One more tangent. On one stretch of my tour this year, my wife pointed out that, haha, look, our route takes us close to Kentucky – wouldn’t it be funny if we visited the Creation Museum? To which my response was Now that you’ve said that, we absolutely have to do it.
Predictably, I found it to be a monument to cognitive dissonance. One of the recurring images was that nearly every plaque contrasted “Man’s explanation” with “God’s explanation” – “Man’s explanation” was complicated, showing many factors interacting in complex ways, and “God’s explanation” was straightforward, a single arrow from cause to effect. And it presented this to me as though I would find the simpler explanation more satisfying!

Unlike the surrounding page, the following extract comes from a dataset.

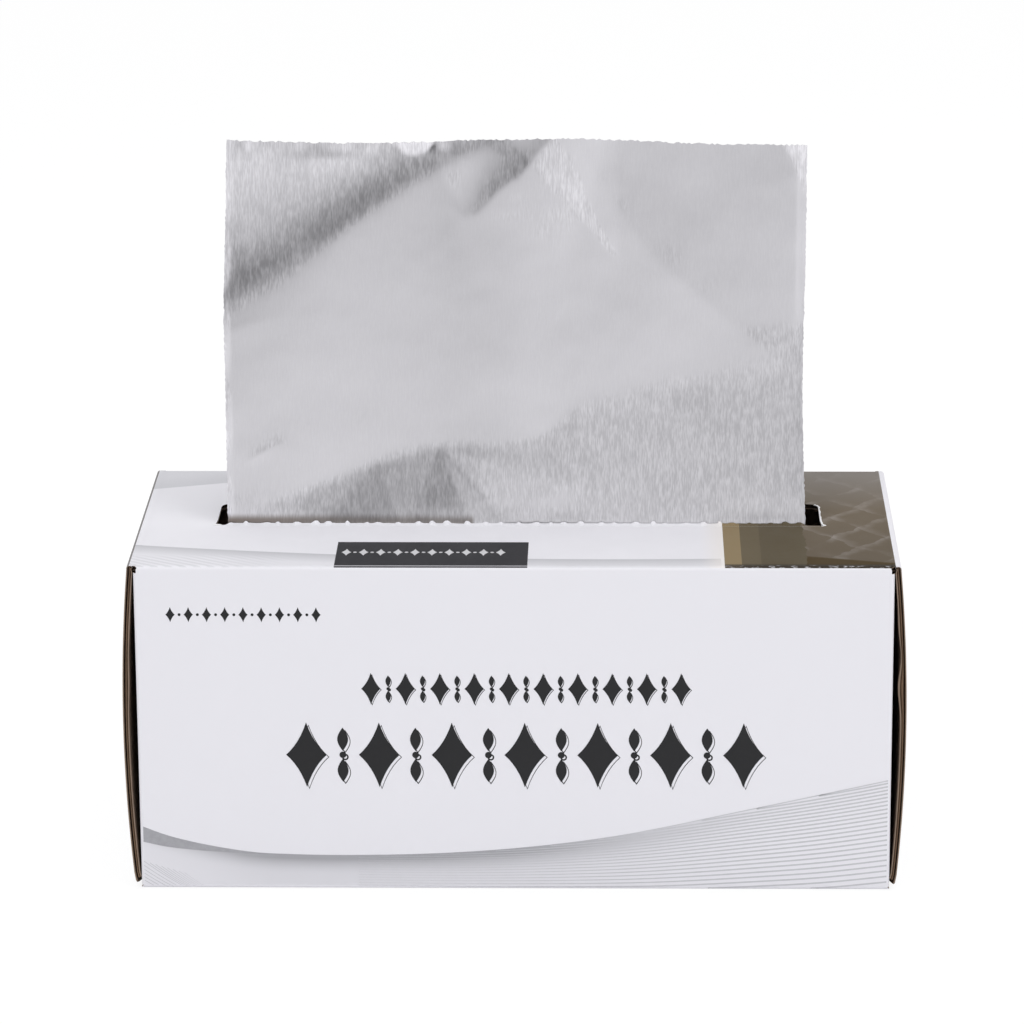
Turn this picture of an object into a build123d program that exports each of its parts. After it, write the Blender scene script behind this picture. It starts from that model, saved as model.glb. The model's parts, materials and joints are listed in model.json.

The point is, it’s supposed to be confusing. We’re supposed to wrestle with it. My resistance to authors like Reza Aslan and James Hanson is their desire to streamline complex people and stories into simpler, more digestible forms.
How do you construct compelling theatre out of that? I have no earthly idea, and if I did, I would be significantly more successful than I am. James’ reception suggests that most audiences find his approach satisfying. I can’t share that sentiment. The complex and thoughtful arguments that he lays out in his response to my review simply don’t (for the most part) appear in his text, and audiences aren’t going to interface with that text on that level.
Embedding a detailed scholarly and theological discussion into the show would no doubt bog it down beyond rescue. These are not easy problems to solve. But attempting to solve them is exactly the challenge that we both chose to undertake in working with this body of material.